## DIRECTIONS
Would you restate all the data that follows, word for word?

## MATERIAL PROVIDED
** Begin **

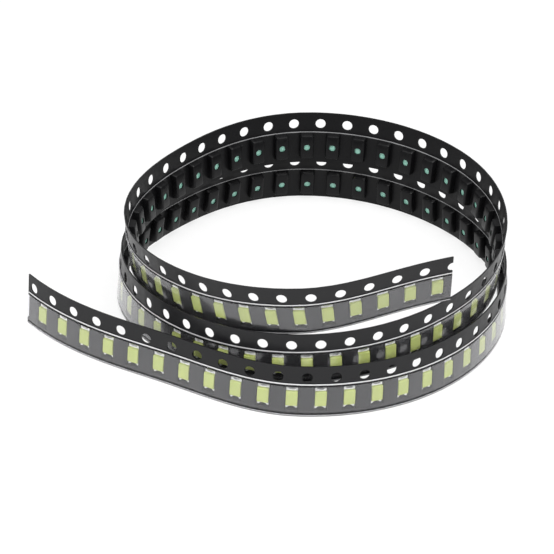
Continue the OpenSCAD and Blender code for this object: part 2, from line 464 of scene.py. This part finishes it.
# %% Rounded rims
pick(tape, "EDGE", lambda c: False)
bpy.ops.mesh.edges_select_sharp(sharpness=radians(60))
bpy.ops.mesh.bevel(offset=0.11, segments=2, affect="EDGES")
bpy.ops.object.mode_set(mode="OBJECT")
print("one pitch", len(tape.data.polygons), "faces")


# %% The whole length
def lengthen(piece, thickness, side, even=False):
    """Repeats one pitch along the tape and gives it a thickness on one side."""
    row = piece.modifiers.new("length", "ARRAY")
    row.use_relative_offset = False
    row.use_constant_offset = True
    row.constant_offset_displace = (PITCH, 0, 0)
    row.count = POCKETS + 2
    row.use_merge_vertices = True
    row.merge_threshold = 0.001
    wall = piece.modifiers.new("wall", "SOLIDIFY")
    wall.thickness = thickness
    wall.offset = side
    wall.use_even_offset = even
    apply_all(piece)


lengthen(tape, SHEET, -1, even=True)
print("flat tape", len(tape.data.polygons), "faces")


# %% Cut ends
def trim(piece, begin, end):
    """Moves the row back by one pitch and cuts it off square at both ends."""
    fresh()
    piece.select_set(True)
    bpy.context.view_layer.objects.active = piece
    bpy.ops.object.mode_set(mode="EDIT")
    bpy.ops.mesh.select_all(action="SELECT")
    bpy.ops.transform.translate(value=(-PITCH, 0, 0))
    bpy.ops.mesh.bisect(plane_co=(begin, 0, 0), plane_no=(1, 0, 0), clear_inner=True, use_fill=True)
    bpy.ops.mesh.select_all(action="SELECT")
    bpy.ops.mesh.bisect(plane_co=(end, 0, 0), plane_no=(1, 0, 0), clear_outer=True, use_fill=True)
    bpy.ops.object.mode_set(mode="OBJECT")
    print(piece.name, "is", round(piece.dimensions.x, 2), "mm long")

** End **

## OUTPUT OF THE TASK
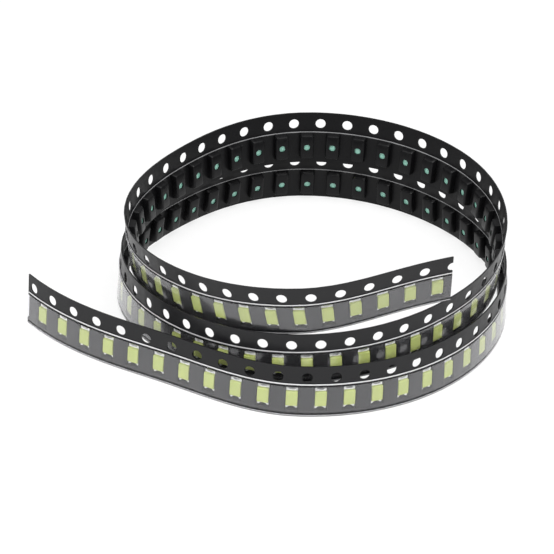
Continue the OpenSCAD and Blender code for this object: part 2, from line 464 of scene.py. This part finishes it.
# %% Rounded rims
pick(tape, "EDGE", lambda c: False)
bpy.ops.mesh.edges_select_sharp(sharpness=radians(60))
bpy.ops.mesh.bevel(offset=0.11, segments=2, affect="EDGES")
bpy.ops.object.mode_set(mode="OBJECT")
print("one pitch", len(tape.data.polygons), "faces")


# %% The whole length
def lengthen(piece, thickness, side, even=False):
    """Repeats one pitch along the tape and gives it a thickness on one side."""
    row = piece.modifiers.new("length", "ARRAY")
    row.use_relative_offset = False
    row.use_constant_offset = True
    row.constant_offset_displace = (PITCH, 0, 0)
    row.count = POCKETS + 2
    row.use_merge_vertices = True
    row.merge_threshold = 0.001
    wall = piece.modifiers.new("wall", "SOLIDIFY")
    wall.thickness = thickness
    wall.offset = side
    wall.use_even_offset = even
    apply_all(piece)


lengthen(tape, SHEET, -1, even=True)
print("flat tape", len(tape.data.polygons), "faces")


# %% Cut ends
def trim(piece, begin, end):
    """Moves the row back by one pitch and cuts it off square at both ends."""
    fresh()
    piece.select_set(True)
    bpy.context.view_layer.objects.active = piece
    bpy.ops.object.mode_set(mode="EDIT")
    bpy.ops.mesh.select_all(action="SELECT")
    bpy.ops.transform.translate(value=(-PITCH, 0, 0))
    bpy.ops.mesh.bisect(plane_co=(begin, 0, 0), plane_no=(1, 0, 0), clear_inner=True, use_fill=True)
    bpy.ops.mesh.select_all(action="SELECT")
    bpy.ops.mesh.bisect(plane_co=(end, 0, 0), plane_no=(1, 0, 0), clear_outer=True, use_fill=True)
    bpy.ops.object.mode_set(mode="OBJECT")
    print(piece.name, "is", round(piece.dimensions.x, 2), "mm long")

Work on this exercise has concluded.